The problem: I don’t have room to eat
Fitting a dining table into a small space can be tricky. In her 288-square-foot Brooklyn apartment shown above, Akhira got around this by making a custom bar from an IKEA Expedit shelf. Topped with a piece of acrylic, it’s perfect for dining or as a supplementary kitchen workspace.
The problem: I don’t have enough counter space
Here in New York, I’ve seen a lot of seriously tiny apartments, some with almost no counter space at all. How are you supposed to cook when the only place to put a cutting board is on top of the stove? Well, I would be remiss to not mention that there are cutting boards designed to fit over the burners on a stove (and others that fit over the sink, too), but an even better solution, if your kitchen allows it, is a kitchen cart. Tesha added one to her 225-square-foot Manhattan apartment, which significantly increases her counter space, and helps to establish the kitchen as a distinct space within her little apartment.
The problem: I don’t have space for all these pots and pans
Pots and pans can be the most difficult things to find space for in a kitchen, because they’re difficult to stack, and too deep to store in upper cabinets. This was particularly an issue in Maria’s tiny kitchen, where an undercounter fridge and a dishwasher ate up a lot of lower cabinet space. The solution? A hanging pot rail, which provides storage for all her pots and pans and even a few utensils, too.

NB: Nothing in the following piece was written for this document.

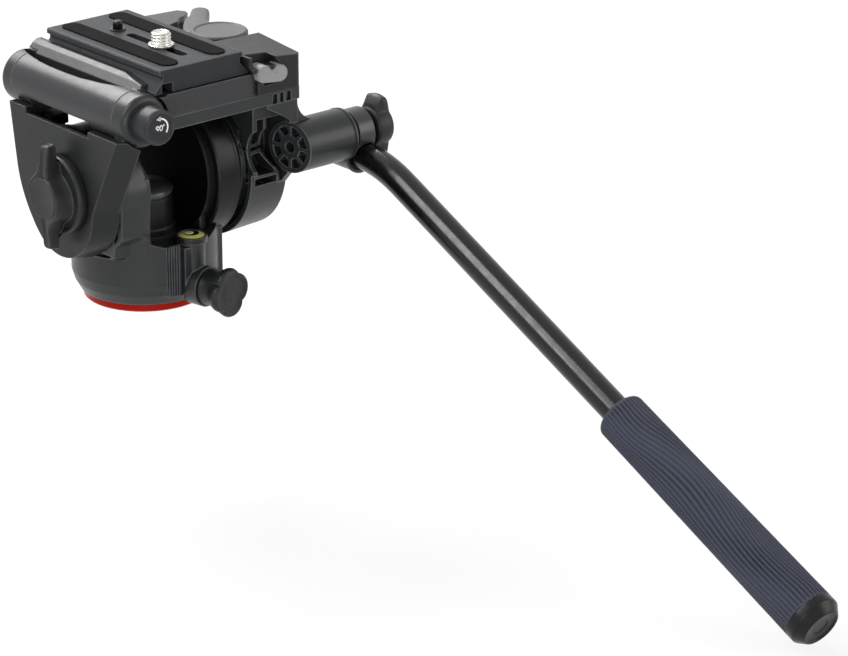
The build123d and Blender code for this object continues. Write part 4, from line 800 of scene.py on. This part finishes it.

The problem: My kitchen doesn’t have drawers
I have experienced firsthand the pain of having a kitchen with no drawers. Where do you put the silverware? My solution was to get a kitchen cart with a drawer, but if your kitchen doesn’t have space for a cart, a hanging rail with containers for silverware (like in Nick and Katie’s Boston home) is the perfect solution.
The problem: I want to add more storage to my kitchen, but I hate clutter
So many storage solutions for small kitchens—pot rails, knife racks, stacking things above the fridge — involve storing things right out in the open. But what if you’re allergic to clutter—or your kitchen is open to the rest of the apartment, and you don’t want to stare at pots all day? I like this trick from Sandra’s Toronto apartment: store items that you use less often in boxes above the cabinets, to free up space down below. White boxes will blend in with the wall or cabinets (if your walls and cabinets are white…if not, find a color to match!), and labels can help remind you what’s inside.